Ottawa’s new rules creating ‘red hot’ market for homes under $999,999
The hottest new Canadian housing-market niche isn’t stacked urban townhouses or suburban condo towers, but homes of any kind priced just shy of $1-million, since federal government rules began favouring homebuyers paying in the six-figure range over bidders that break the million-dollar mark.
The market for homes under $1-million has become “red hot,” agents say, and that’s at least partly because new rules brought in by Ottawa last year make it impossible to get a loan backed by mortgage-default insurance if the property is valued in the seven figures.
The result: Bids for $999,999, or close to it, are increasingly common as even some wealthy would-be homeowners struggle to secure the necessary financing under new government rules.

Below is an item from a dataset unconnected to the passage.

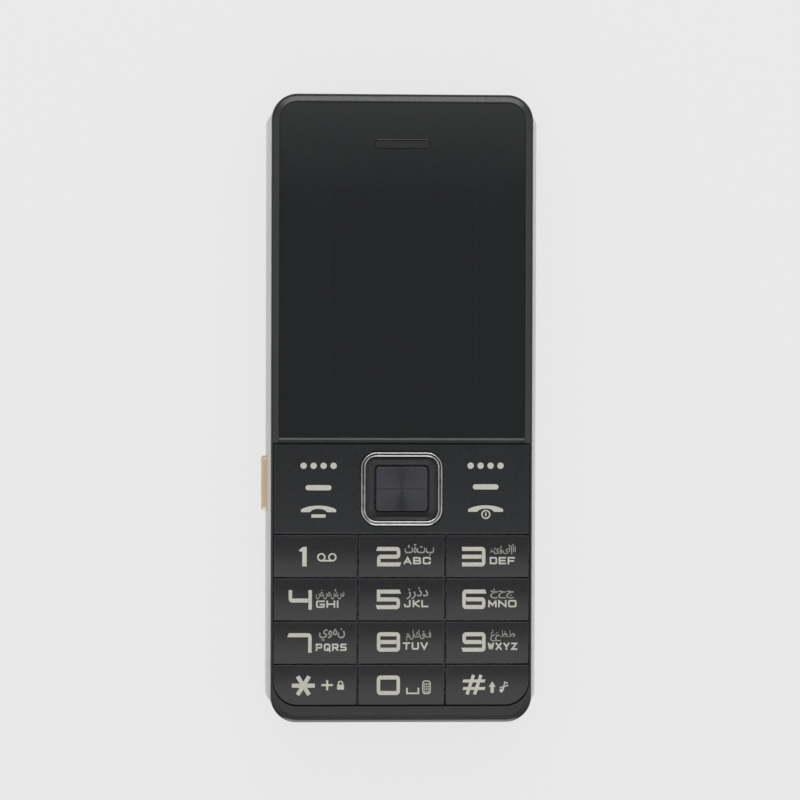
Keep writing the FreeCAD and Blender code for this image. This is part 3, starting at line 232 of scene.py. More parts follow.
spunShaded = addNode(tree, "ShaderNodeMix", {"data_type": "RGBA"},
                     {0: darker.outputs[0], 6: spunColour.outputs[2]})
spunShaded.inputs[7].default_value = toLinear(spunFace["shadow"])
tree.links.new(spunShaded.outputs[2], surface.inputs["Base Color"])
spunRough = addNode(tree, "ShaderNodeMapRange",
                    {"From Min": -1.0, "From Max": 1.0, "To Min": 0.36, "To Max": 0.44},
                    {"Value": groove.outputs[0]})
tree.links.new(spunRough.outputs[0], surface.inputs["Roughness"])
tangent = addNode(tree, "ShaderNodeTangent", {"direction_type": "RADIAL", "axis": "Z"})
tree.links.new(tangent.outputs[0], surface.inputs["Tangent"])
spunBump = addNode(tree, "ShaderNodeBump", {"Strength": 0.25, "Distance": 0.004 * mm},
                   {"Height": groove.outputs[0]})
tree.links.new(spunBump.outputs[0], surface.inputs["Normal"])
dress("ok_key", spun)

# Side strips: ABS under silver lacquer, whose flakes sparkle a little. The side key's lacquer is pale gold.

stripFinish = {"dark": "#DCDCD9", "light": "#ECECE9", "rough": (0.3, 0.42), "grain": 0.25, "bump": 0.006}
silver = grained("silverFlakeLacquer", stripFinish, {"Metallic": 0.12})
dress("left_side_trim", silver)
dress("right_side_trim", silver)
sideKeyFinish = {"dark": "#DFC5A0", "light": "#ECD5B2", "rough": (0.28, 0.38), "grain": 0.25, "bump": 0.006}
dress("side_key", grained("goldFlakeLacquer", sideKeyFinish, {"Metallic": 0.15}))
print("outer materials done")

# Inside and on the back: each finish with the nodes that wear it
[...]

“It’s created an artificial hot market for homes under $1-million because you just don’t try to go over that amount,” said Vince Gaetano, a principal at mortgage broker,monstermortgage.ca. “Housing sitting just above $1-million is sitting just a little bit longer.”
But fewer buyers in the marketplace for homes at $1-million-plus, means an opportunity for those who can come up with a big enough down payment that they don’t need default insurance to qualify for a mortgage. “There’s a deal to be had,” said Mr. Gaetano. “You see all these homes selling in the $900,000s and [sellers] are sitting there with a home listed for $1,050,000 and wondering what is going on.”
Toronto real estate agent David Batori said he just sold a house for $999,900 after the bidder’s agent said his client just wouldn’t go any higher.
“The agent said ‘we can’t go over a million bucks under the new rules because we have only 5% down,’” said Mr. Batori.
Anyone with less than 20% down and borrowing from a financial institution regulated by the Bank Act must purchase mortgage-default insurance.
Canada Mortgage and Housing Corp., the federal Crown corporation that controls about 75% of the mortgage-default insurance market, says those larger home loans still represent a small portion of the market.
It’s created an artificial hot market for homes under $1-million because you just don’t try to go over that amount
At the end of the first quarter of 2013, just 4% of CMHC’s total insurance-in-force portfolio had an outstanding loan amount exceeding $550,000, which was one percentage point less than the same period in 2012.
Still, Mr. Batori said the new rule has become a factor in the Toronto market. “Under $1-million is going crazy. It’s red hot,” he said, noting the house he sold for $999,000 was originally listed for $1,039,000. Meanwhile, he had a similar home listed for $849,000 that attracted nine offers and ended up selling for $951,000.
Doug Porter, chief economist at the Bank of Montreal, said the trend would only have a notable impact in the four priciest markets: Toronto, Vancouver, Victoria and Calgary. Nevertheless, he said this kind of market distortion is to be expected when the government draws an arbitrary line in the sand.
“It doesn’t surprise me at all,” said Mr. Porter. “You’re going to get distortions or breaks in the market when you have set levels.”
He assumes the federal government probably would not be too concerned by the phenomenon, since regulators designed tougher mortgage rules specifically to cool down Canadian housing prices.
“This is probably exactly what policy-makers were hoping to achieve taking some froth out of the market,” said Mr. Porter. “Below that [$1-million level] it might get a bit of a boost, but the flip side is everybody above [experiences a sales hit], so it’s offsetting.”
Ray Harris, president-elect of the Real Estate Board of Greater Vancouver, said the limit on mortgage-default insurance for $1-million homes probably hasn’t had a significant impact on the Vancouver market.
“We do informal polling every month and we see 75% to 80% of buyers do not need CMHC mortgage insurance,” said Mr. Harris. “I think … the rules just told people to stay within their means, anyway.”
While Vancouver’s downtown market attracts a lot of headlines with single-family detached homes selling well over $1-million, Mr. Harris said there is plenty of product available below that threshold. “It’s definitely just a sliver of the market. The majority of people paying $1-million have more than 20% down,” he said.